===== Collected material

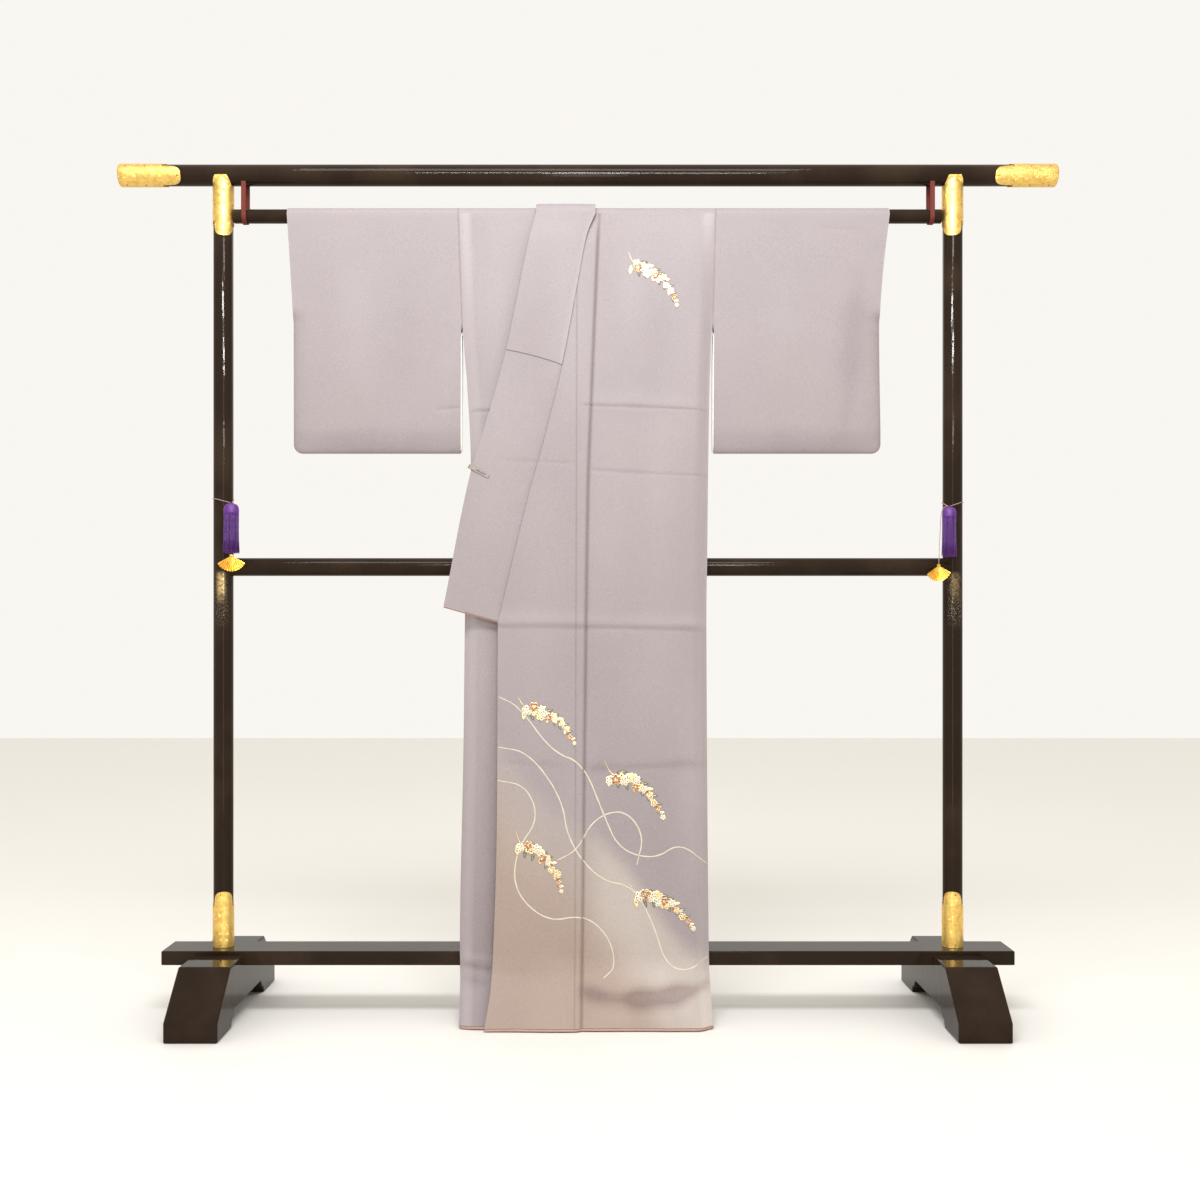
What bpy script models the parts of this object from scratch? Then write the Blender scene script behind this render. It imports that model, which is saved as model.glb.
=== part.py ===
"""A silk kimono hung open-sleeved on a black lacquered kimono stand.

Metres, +Z up, +X to the right of someone facing the garment's front, -Y towards them.
The origin is on the floor, midway between the stand's posts.  Left and right in the names of
the garment's pieces are the wearer's, so a piece named "left" lies at +X.

The garment is cut and sewn as the real one is: two body panels that each run in one length
from the front hem over the shoulder to the back hem, two overlap panels, a wide collar with
an over-collar, and two sleeves that each are one folded cloth.  A body panel is kept as two
solids, front and back, that meet along the shoulder's ridge.
"""

import math
from collections import namedtuple

import bmesh
import bpy
from mathutils import Matrix, Vector

# --------------------------------------------------------------------------- driving sizes

SEAM = 0.0003                    # gap kept between neighbouring solids

# Stand
POST_X = 0.729                   # post axes, each side of the middle
POST_RADIUS = 0.0195
TOP_RAIL_Z = 1.668
TOP_RAIL_RADIUS = 0.021
TOP_RAIL_HALF = 0.934
ROD_Z = 1.586                    # rod that the garment hangs on
ROD_RADIUS = 0.014
ROD_ENDS = (-0.707, 0.706)
MID_RAIL_Z = 0.885
MID_RAIL_RADIUS = 0.018
BASE_RAIL_SIZE = (1.68, 0.088, 0.028)
BASE_RAIL_BOTTOM = 0.099
BASE_RAIL_TOP = BASE_RAIL_BOTTOM + BASE_RAIL_SIZE[2]
STRAP_X = 0.685
STRAP_WIDTH = 0.0175
STRAP_WALL = 0.002
STRAP_STEPS = 10
GOLD_WALL = 0.0012
ROUND_SIDES = 24

# Feet, one outline pulled out sideways
FOOT_WIDTH = 0.100
FOOT_HALF_DEPTH = 0.225
FOOT_TOE_HEIGHT = 0.0375
FOOT_TOP = 0.118
FOOT_TOP_HALF = 0.133
FOOT_SOLE = 0.098                # length of each sole that meets the floor
FOOT_ARCH = 0.030
FOOT_ARCH_STEP = 0.014
FOOT_EDGE = 0.0035               # eased edges of the feet and of the base rail
RAIL_EDGE = 0.0025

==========

Everything from the first line of the material through the line containing "from collections import namedtuple" is to be printed exactly; lines after that are to be left out.

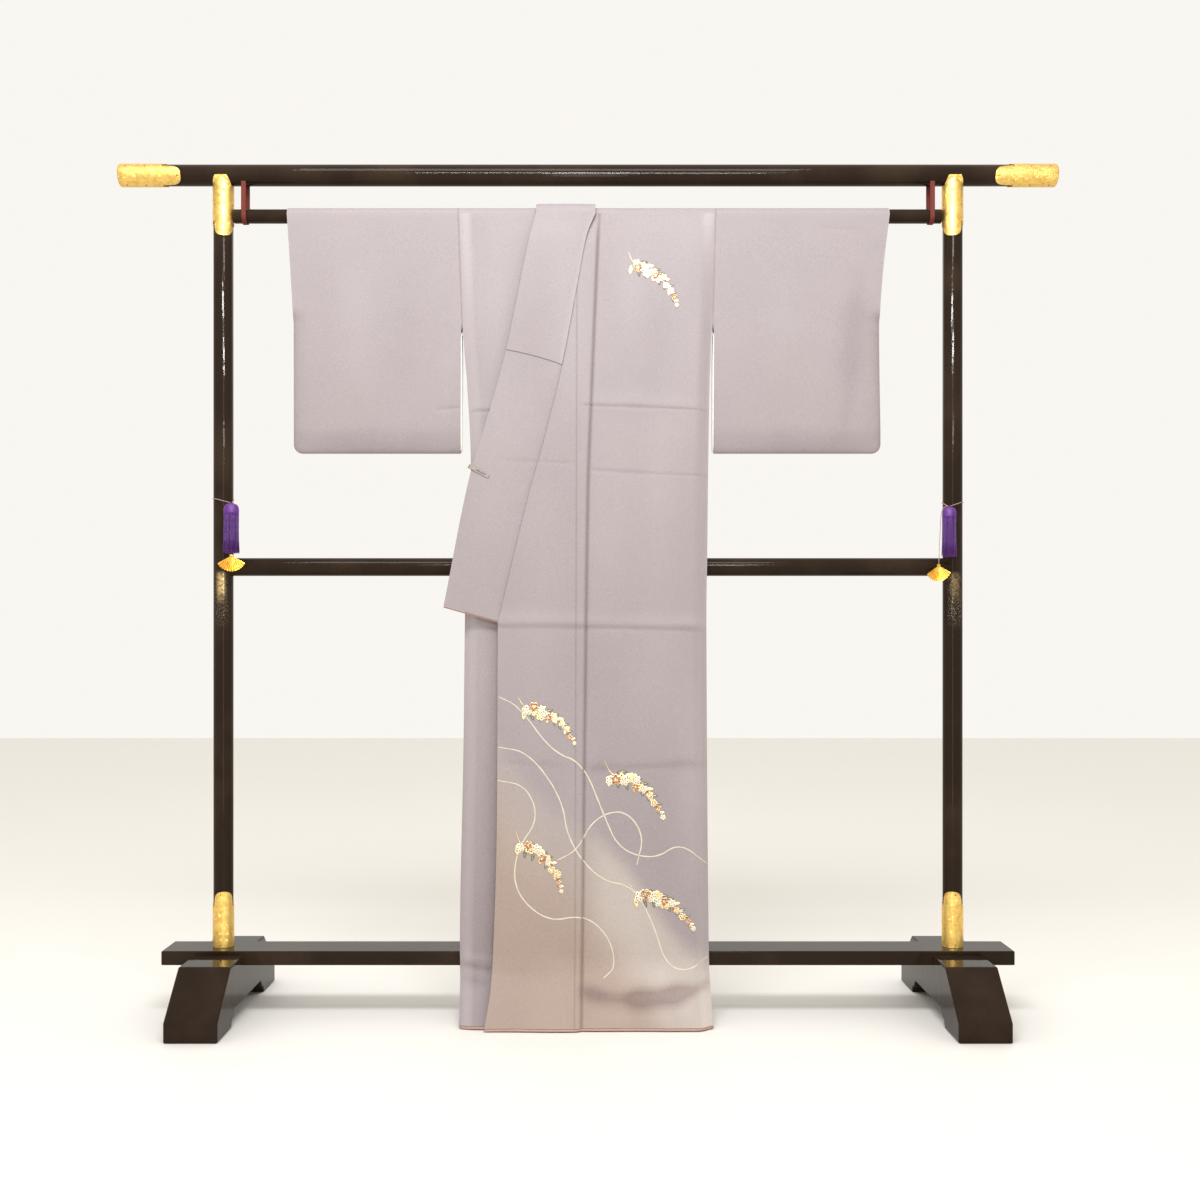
What bpy script models the parts of this object from scratch? Then write the Blender scene script behind this render. It imports that model, which is saved as model.glb.
=== part.py ===
"""A silk kimono hung open-sleeved on a black lacquered kimono stand.

Metres, +Z up, +X to the right of someone facing the garment's front, -Y towards them.
The origin is on the floor, midway between the stand's posts.  Left and right in the names of
the garment's pieces are the wearer's, so a piece named "left" lies at +X.

The garment is cut and sewn as the real one is: two body panels that each run in one length
from the front hem over the shoulder to the back hem, two overlap panels, a wide collar with
an over-collar, and two sleeves that each are one folded cloth.  A body panel is kept as two
solids, front and back, that meet along the shoulder's ridge.
"""

import math
from collections import namedtuple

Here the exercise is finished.